- _AIM_:
Repeat the listing in full. Nothing may be added or left out.

- _INFORMATION GIVEN_:
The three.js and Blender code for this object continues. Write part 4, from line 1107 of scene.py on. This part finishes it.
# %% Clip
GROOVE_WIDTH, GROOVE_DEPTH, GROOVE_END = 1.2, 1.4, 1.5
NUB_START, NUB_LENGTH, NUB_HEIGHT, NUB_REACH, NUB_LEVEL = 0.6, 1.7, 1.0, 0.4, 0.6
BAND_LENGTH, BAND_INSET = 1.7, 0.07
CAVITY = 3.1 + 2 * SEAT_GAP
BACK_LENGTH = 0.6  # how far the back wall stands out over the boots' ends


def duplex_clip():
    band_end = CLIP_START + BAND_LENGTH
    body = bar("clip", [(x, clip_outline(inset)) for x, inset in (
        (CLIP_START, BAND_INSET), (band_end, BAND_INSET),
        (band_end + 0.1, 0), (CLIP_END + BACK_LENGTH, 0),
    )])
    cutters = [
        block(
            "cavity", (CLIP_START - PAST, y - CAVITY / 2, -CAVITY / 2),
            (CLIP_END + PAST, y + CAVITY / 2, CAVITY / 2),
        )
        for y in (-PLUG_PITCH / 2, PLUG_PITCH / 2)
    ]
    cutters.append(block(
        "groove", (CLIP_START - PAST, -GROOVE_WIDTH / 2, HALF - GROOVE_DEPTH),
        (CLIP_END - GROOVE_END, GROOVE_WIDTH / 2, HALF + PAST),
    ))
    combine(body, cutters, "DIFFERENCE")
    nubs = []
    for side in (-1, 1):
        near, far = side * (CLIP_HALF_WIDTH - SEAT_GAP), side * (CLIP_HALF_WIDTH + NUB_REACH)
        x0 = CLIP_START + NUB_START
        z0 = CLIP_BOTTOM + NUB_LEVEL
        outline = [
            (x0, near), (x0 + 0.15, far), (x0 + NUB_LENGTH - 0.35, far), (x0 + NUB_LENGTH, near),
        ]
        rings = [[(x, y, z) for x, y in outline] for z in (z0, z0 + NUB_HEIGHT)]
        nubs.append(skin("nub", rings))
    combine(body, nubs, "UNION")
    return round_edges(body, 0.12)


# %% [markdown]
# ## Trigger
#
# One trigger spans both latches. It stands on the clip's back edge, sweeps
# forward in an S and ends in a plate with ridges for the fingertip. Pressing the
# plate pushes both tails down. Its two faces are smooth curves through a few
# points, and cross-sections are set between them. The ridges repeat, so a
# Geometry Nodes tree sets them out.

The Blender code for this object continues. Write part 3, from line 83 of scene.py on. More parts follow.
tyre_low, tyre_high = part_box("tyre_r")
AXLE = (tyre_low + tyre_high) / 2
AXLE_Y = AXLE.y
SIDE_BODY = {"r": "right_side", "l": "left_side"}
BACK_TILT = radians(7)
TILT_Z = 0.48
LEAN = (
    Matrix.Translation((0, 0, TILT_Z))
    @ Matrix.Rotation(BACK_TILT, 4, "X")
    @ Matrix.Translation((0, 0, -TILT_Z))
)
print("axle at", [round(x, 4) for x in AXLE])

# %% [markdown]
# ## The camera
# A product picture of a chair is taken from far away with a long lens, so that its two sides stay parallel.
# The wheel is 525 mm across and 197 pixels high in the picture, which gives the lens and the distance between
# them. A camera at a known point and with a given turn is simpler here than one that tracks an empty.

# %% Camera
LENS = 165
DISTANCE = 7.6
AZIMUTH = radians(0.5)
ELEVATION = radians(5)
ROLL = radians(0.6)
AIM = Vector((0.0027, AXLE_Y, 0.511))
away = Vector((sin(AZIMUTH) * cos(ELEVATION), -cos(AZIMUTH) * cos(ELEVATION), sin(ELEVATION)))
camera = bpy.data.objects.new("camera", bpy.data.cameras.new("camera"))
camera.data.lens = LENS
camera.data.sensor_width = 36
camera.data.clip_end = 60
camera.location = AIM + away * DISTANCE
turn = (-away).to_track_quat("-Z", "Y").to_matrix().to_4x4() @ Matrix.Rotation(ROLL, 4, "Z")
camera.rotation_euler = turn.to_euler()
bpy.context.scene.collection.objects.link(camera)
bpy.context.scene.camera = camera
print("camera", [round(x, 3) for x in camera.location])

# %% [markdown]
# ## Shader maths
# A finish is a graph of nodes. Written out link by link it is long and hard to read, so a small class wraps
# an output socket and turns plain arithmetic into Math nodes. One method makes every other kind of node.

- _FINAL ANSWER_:
The three.js and Blender code for this object continues. Write part 4, from line 1107 of scene.py on. This part finishes it.
# %% Clip
GROOVE_WIDTH, GROOVE_DEPTH, GROOVE_END = 1.2, 1.4, 1.5
NUB_START, NUB_LENGTH, NUB_HEIGHT, NUB_REACH, NUB_LEVEL = 0.6, 1.7, 1.0, 0.4, 0.6
BAND_LENGTH, BAND_INSET = 1.7, 0.07
CAVITY = 3.1 + 2 * SEAT_GAP
BACK_LENGTH = 0.6  # how far the back wall stands out over the boots' ends


def duplex_clip():
    band_end = CLIP_START + BAND_LENGTH
    body = bar("clip", [(x, clip_outline(inset)) for x, inset in (
        (CLIP_START, BAND_INSET), (band_end, BAND_INSET),
        (band_end + 0.1, 0), (CLIP_END + BACK_LENGTH, 0),
    )])
    cutters = [
        block(
            "cavity", (CLIP_START - PAST, y - CAVITY / 2, -CAVITY / 2),
            (CLIP_END + PAST, y + CAVITY / 2, CAVITY / 2),
        )
        for y in (-PLUG_PITCH / 2, PLUG_PITCH / 2)
    ]
    cutters.append(block(
        "groove", (CLIP_START - PAST, -GROOVE_WIDTH / 2, HALF - GROOVE_DEPTH),
        (CLIP_END - GROOVE_END, GROOVE_WIDTH / 2, HALF + PAST),
    ))
    combine(body, cutters, "DIFFERENCE")
    nubs = []
    for side in (-1, 1):
        near, far = side * (CLIP_HALF_WIDTH - SEAT_GAP), side * (CLIP_HALF_WIDTH + NUB_REACH)
        x0 = CLIP_START + NUB_START
        z0 = CLIP_BOTTOM + NUB_LEVEL
        outline = [
            (x0, near), (x0 + 0.15, far), (x0 + NUB_LENGTH - 0.35, far), (x0 + NUB_LENGTH, near),
        ]
        rings = [[(x, y, z) for x, y in outline] for z in (z0, z0 + NUB_HEIGHT)]
        nubs.append(skin("nub", rings))
    combine(body, nubs, "UNION")
    return round_edges(body, 0.12)


# %% [markdown]
# ## Trigger
#
# One trigger spans both latches. It stands on the clip's back edge, sweeps
# forward in an S and ends in a plate with ridges for the fingertip. Pressing the
# plate pushes both tails down. Its two faces are smooth curves through a few
# points, and cross-sections are set between them. The ridges repeat, so a
# Geometry Nodes tree sets them out.

The Blender code for this object continues. Write part 3, from line 83 of scene.py on. More parts follow.
tyre_low, tyre_high = part_box("tyre_r")
AXLE = (tyre_low + tyre_high) / 2
AXLE_Y = AXLE.y
SIDE_BODY = {"r": "right_side", "l": "left_side"}
BACK_TILT = radians(7)
TILT_Z = 0.48
LEAN = (
    Matrix.Translation((0, 0, TILT_Z))
    @ Matrix.Rotation(BACK_TILT, 4, "X")
    @ Matrix.Translation((0, 0, -TILT_Z))
)
print("axle at", [round(x, 4) for x in AXLE])

# %% [markdown]
# ## The camera
# A product picture of a chair is taken from far away with a long lens, so that its two sides stay parallel.
# The wheel is 525 mm across and 197 pixels high in the picture, which gives the lens and the distance between
# them. A camera at a known point and with a given turn is simpler here than one that tracks an empty.

# %% Camera
LENS = 165
DISTANCE = 7.6
AZIMUTH = radians(0.5)
ELEVATION = radians(5)
ROLL = radians(0.6)
AIM = Vector((0.0027, AXLE_Y, 0.511))
away = Vector((sin(AZIMUTH) * cos(ELEVATION), -cos(AZIMUTH) * cos(ELEVATION), sin(ELEVATION)))
camera = bpy.data.objects.new("camera", bpy.data.cameras.new("camera"))
camera.data.lens = LENS
camera.data.sensor_width = 36
camera.data.clip_end = 60
camera.location = AIM + away * DISTANCE
turn = (-away).to_track_quat("-Z", "Y").to_matrix().to_4x4() @ Matrix.Rotation(ROLL, 4, "Z")
camera.rotation_euler = turn.to_euler()
bpy.context.scene.collection.objects.link(camera)
bpy.context.scene.camera = camera
print("camera", [round(x, 3) for x in camera.location])

# %% [markdown]
# ## Shader maths
# A finish is a graph of nodes. Written out link by link it is long and hard to read, so a small class wraps
# an output socket and turns plain arithmetic into Math nodes. One method makes every other kind of node.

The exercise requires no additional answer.